--- begin ---

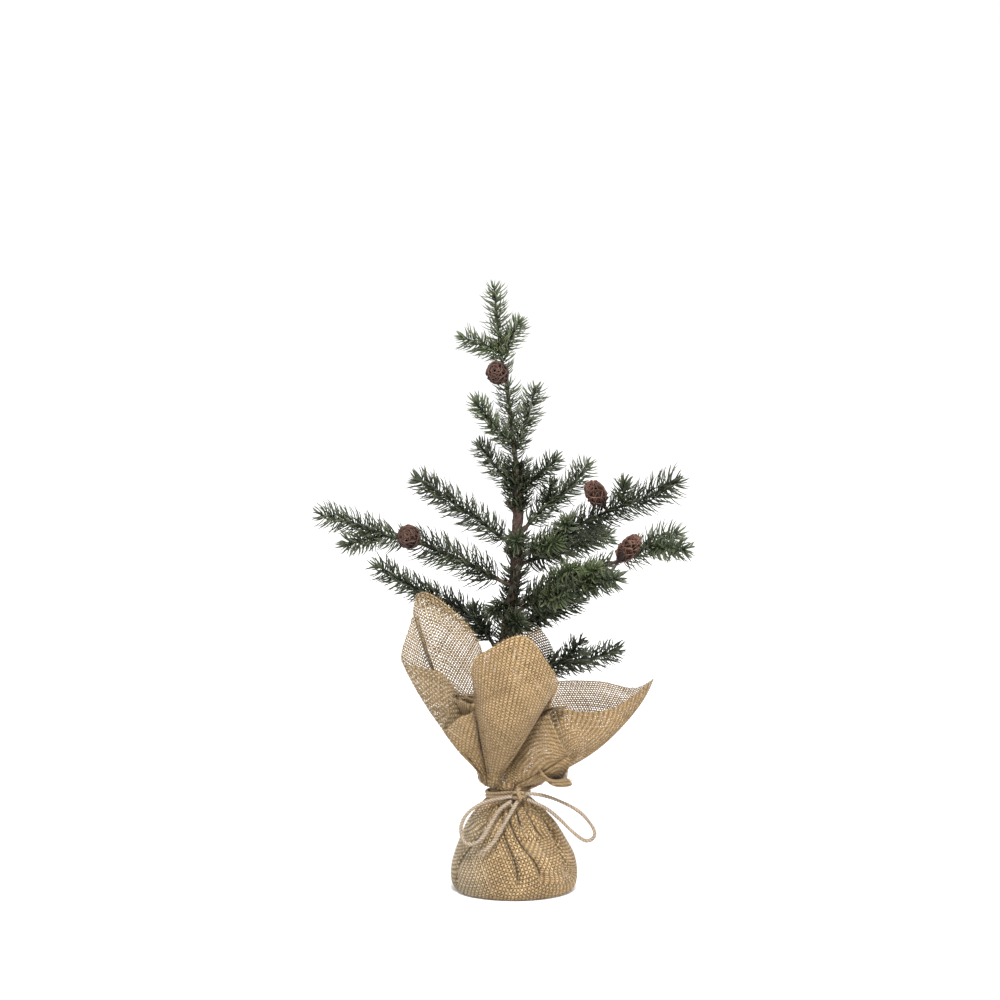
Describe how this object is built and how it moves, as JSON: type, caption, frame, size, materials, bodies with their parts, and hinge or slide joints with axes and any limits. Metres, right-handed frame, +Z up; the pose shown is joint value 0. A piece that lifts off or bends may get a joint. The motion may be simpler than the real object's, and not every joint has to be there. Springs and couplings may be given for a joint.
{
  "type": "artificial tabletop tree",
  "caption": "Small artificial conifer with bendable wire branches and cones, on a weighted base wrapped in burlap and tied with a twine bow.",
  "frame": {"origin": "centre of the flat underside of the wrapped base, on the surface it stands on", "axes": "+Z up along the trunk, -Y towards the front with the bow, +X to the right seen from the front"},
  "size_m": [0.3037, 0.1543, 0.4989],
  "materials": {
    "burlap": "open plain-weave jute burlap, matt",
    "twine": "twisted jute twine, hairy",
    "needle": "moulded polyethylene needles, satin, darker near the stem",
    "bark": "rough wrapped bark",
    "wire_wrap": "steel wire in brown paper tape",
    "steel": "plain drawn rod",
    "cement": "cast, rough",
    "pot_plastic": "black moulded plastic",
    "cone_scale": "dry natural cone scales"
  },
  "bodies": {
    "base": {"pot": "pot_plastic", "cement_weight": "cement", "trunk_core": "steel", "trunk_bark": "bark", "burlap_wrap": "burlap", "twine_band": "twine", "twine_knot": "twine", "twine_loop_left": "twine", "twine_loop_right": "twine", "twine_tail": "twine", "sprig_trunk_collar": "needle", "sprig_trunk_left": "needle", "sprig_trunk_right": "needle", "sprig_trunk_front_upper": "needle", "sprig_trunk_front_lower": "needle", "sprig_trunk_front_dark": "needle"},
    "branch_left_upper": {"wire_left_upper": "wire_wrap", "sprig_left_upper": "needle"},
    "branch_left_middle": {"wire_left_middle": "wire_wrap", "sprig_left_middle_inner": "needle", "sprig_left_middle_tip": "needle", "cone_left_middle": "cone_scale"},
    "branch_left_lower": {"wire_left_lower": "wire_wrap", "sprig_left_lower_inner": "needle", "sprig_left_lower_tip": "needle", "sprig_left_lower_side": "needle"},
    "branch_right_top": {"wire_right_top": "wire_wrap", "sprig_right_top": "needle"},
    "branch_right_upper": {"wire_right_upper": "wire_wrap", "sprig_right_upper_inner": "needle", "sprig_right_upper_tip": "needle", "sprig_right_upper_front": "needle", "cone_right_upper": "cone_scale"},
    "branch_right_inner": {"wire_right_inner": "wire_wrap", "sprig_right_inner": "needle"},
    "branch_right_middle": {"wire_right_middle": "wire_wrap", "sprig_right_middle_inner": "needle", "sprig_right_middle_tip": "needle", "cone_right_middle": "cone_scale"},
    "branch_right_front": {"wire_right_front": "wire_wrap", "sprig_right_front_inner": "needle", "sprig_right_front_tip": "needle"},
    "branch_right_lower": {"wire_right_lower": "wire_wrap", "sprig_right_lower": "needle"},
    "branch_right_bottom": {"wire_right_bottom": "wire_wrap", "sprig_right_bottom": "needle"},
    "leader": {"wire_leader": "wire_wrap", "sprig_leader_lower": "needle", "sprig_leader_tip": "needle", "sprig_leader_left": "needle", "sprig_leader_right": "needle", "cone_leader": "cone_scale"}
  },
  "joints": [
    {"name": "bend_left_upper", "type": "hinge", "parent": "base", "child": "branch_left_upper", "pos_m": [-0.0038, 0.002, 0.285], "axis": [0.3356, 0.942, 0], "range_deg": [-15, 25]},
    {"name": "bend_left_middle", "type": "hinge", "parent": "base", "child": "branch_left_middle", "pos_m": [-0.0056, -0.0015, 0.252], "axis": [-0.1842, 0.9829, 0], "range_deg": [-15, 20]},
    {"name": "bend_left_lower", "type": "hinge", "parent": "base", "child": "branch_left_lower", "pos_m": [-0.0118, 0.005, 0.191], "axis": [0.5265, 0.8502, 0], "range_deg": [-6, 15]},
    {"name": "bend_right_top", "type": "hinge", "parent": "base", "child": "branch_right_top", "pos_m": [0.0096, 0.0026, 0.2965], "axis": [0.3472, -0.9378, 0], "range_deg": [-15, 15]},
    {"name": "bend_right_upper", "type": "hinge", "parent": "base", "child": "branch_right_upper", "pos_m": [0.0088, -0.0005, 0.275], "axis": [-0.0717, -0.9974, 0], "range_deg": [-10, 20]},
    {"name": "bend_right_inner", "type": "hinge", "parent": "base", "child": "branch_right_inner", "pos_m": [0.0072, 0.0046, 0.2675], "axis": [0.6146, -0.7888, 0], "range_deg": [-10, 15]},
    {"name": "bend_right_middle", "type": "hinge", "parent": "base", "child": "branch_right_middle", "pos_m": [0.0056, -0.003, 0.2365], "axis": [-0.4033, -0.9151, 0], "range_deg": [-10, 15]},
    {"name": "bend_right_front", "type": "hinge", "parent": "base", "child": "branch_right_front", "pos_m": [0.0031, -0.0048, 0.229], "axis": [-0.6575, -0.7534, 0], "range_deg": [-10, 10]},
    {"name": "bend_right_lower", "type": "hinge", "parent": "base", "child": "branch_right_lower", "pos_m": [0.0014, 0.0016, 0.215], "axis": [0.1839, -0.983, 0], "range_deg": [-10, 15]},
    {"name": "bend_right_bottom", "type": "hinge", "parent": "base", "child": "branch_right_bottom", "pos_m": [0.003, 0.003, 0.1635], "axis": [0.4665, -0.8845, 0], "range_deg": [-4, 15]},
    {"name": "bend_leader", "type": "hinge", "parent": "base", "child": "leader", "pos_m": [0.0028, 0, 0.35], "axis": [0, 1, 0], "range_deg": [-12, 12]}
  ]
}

--- end ---

What to work on –
Reproduce the data in full, exactly as presented.

Task result –
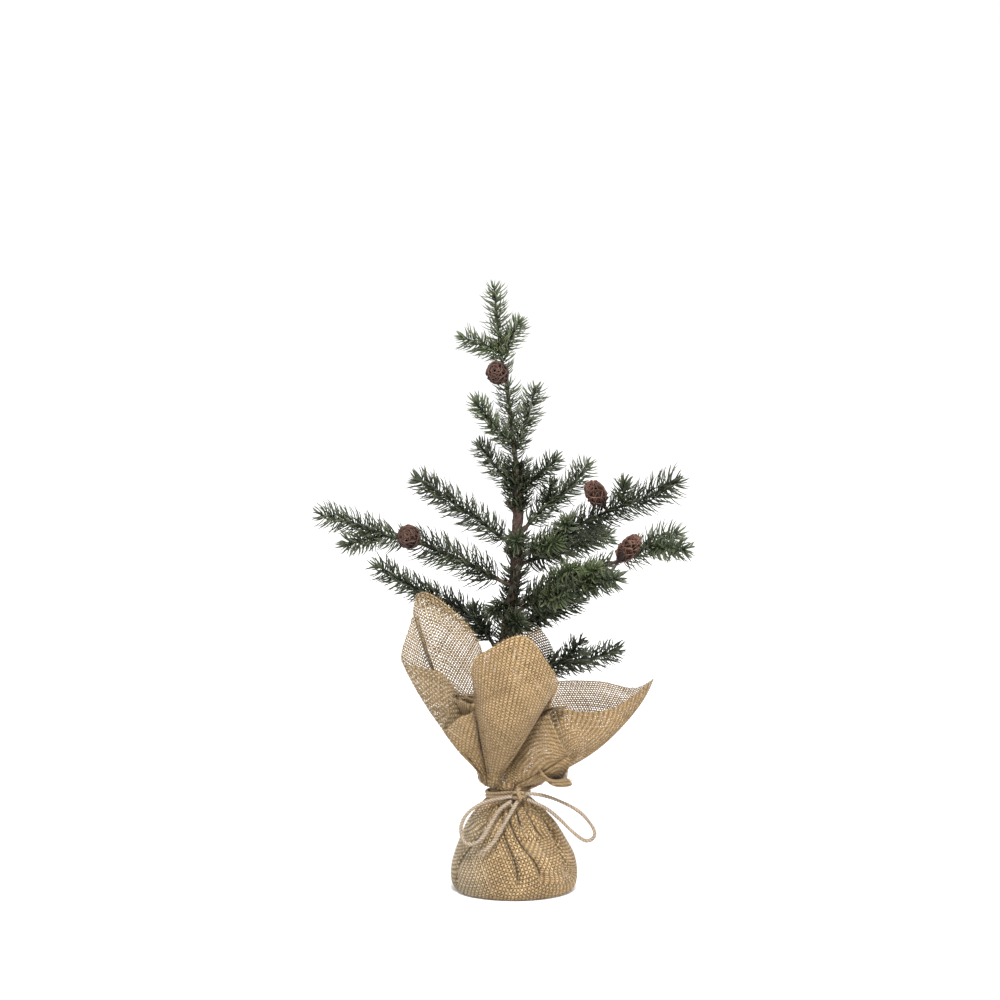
Describe how this object is built and how it moves, as JSON: type, caption, frame, size, materials, bodies with their parts, and hinge or slide joints with axes and any limits. Metres, right-handed frame, +Z up; the pose shown is joint value 0. A piece that lifts off or bends may get a joint. The motion may be simpler than the real object's, and not every joint has to be there. Springs and couplings may be given for a joint.
{
  "type": "artificial tabletop tree",
  "caption": "Small artificial conifer with bendable wire branches and cones, on a weighted base wrapped in burlap and tied with a twine bow.",
  "frame": {"origin": "centre of the flat underside of the wrapped base, on the surface it stands on", "axes": "+Z up along the trunk, -Y towards the front with the bow, +X to the right seen from the front"},
  "size_m": [0.3037, 0.1543, 0.4989],
  "materials": {
    "burlap": "open plain-weave jute burlap, matt",
    "twine": "twisted jute twine, hairy",
    "needle": "moulded polyethylene needles, satin, darker near the stem",
    "bark": "rough wrapped bark",
    "wire_wrap": "steel wire in brown paper tape",
    "steel": "plain drawn rod",
    "cement": "cast, rough",
    "pot_plastic": "black moulded plastic",
    "cone_scale": "dry natural cone scales"
  },
  "bodies": {
    "base": {"pot": "pot_plastic", "cement_weight": "cement", "trunk_core": "steel", "trunk_bark": "bark", "burlap_wrap": "burlap", "twine_band": "twine", "twine_knot": "twine", "twine_loop_left": "twine", "twine_loop_right": "twine", "twine_tail": "twine", "sprig_trunk_collar": "needle", "sprig_trunk_left": "needle", "sprig_trunk_right": "needle", "sprig_trunk_front_upper": "needle", "sprig_trunk_front_lower": "needle", "sprig_trunk_front_dark": "needle"},
    "branch_left_upper": {"wire_left_upper": "wire_wrap", "sprig_left_upper": "needle"},
    "branch_left_middle": {"wire_left_middle": "wire_wrap", "sprig_left_middle_inner": "needle", "sprig_left_middle_tip": "needle", "cone_left_middle": "cone_scale"},
    "branch_left_lower": {"wire_left_lower": "wire_wrap", "sprig_left_lower_inner": "needle", "sprig_left_lower_tip": "needle", "sprig_left_lower_side": "needle"},
    "branch_right_top": {"wire_right_top": "wire_wrap", "sprig_right_top": "needle"},
    "branch_right_upper": {"wire_right_upper": "wire_wrap", "sprig_right_upper_inner": "needle", "sprig_right_upper_tip": "needle", "sprig_right_upper_front": "needle", "cone_right_upper": "cone_scale"},
    "branch_right_inner": {"wire_right_inner": "wire_wrap", "sprig_right_inner": "needle"},
    "branch_right_middle": {"wire_right_middle": "wire_wrap", "sprig_right_middle_inner": "needle", "sprig_right_middle_tip": "needle", "cone_right_middle": "cone_scale"},
    "branch_right_front": {"wire_right_front": "wire_wrap", "sprig_right_front_inner": "needle", "sprig_right_front_tip": "needle"},
    "branch_right_lower": {"wire_right_lower": "wire_wrap", "sprig_right_lower": "needle"},
    "branch_right_bottom": {"wire_right_bottom": "wire_wrap", "sprig_right_bottom": "needle"},
    "leader": {"wire_leader": "wire_wrap", "sprig_leader_lower": "needle", "sprig_leader_tip": "needle", "sprig_leader_left": "needle", "sprig_leader_right": "needle", "cone_leader": "cone_scale"}
  },
  "joints": [
    {"name": "bend_left_upper", "type": "hinge", "parent": "base", "child": "branch_left_upper", "pos_m": [-0.0038, 0.002, 0.285], "axis": [0.3356, 0.942, 0], "range_deg": [-15, 25]},
    {"name": "bend_left_middle", "type": "hinge", "parent": "base", "child": "branch_left_middle", "pos_m": [-0.0056, -0.0015, 0.252], "axis": [-0.1842, 0.9829, 0], "range_deg": [-15, 20]},
    {"name": "bend_left_lower", "type": "hinge", "parent": "base", "child": "branch_left_lower", "pos_m": [-0.0118, 0.005, 0.191], "axis": [0.5265, 0.8502, 0], "range_deg": [-6, 15]},
    {"name": "bend_right_top", "type": "hinge", "parent": "base", "child": "branch_right_top", "pos_m": [0.0096, 0.0026, 0.2965], "axis": [0.3472, -0.9378, 0], "range_deg": [-15, 15]},
    {"name": "bend_right_upper", "type": "hinge", "parent": "base", "child": "branch_right_upper", "pos_m": [0.0088, -0.0005, 0.275], "axis": [-0.0717, -0.9974, 0], "range_deg": [-10, 20]},
    {"name": "bend_right_inner", "type": "hinge", "parent": "base", "child": "branch_right_inner", "pos_m": [0.0072, 0.0046, 0.2675], "axis": [0.6146, -0.7888, 0], "range_deg": [-10, 15]},
    {"name": "bend_right_middle", "type": "hinge", "parent": "base", "child": "branch_right_middle", "pos_m": [0.0056, -0.003, 0.2365], "axis": [-0.4033, -0.9151, 0], "range_deg": [-10, 15]},
    {"name": "bend_right_front", "type": "hinge", "parent": "base", "child": "branch_right_front", "pos_m": [0.0031, -0.0048, 0.229], "axis": [-0.6575, -0.7534, 0], "range_deg": [-10, 10]},
    {"name": "bend_right_lower", "type": "hinge", "parent": "base", "child": "branch_right_lower", "pos_m": [0.0014, 0.0016, 0.215], "axis": [0.1839, -0.983, 0], "range_deg": [-10, 15]},
    {"name": "bend_right_bottom", "type": "hinge", "parent": "base", "child": "branch_right_bottom", "pos_m": [0.003, 0.003, 0.1635], "axis": [0.4665, -0.8845, 0], "range_deg": [-4, 15]},
    {"name": "bend_leader", "type": "hinge", "parent": "base", "child": "leader", "pos_m": [0.0028, 0, 0.35], "axis": [0, 1, 0], "range_deg": [-12, 12]}
  ]
}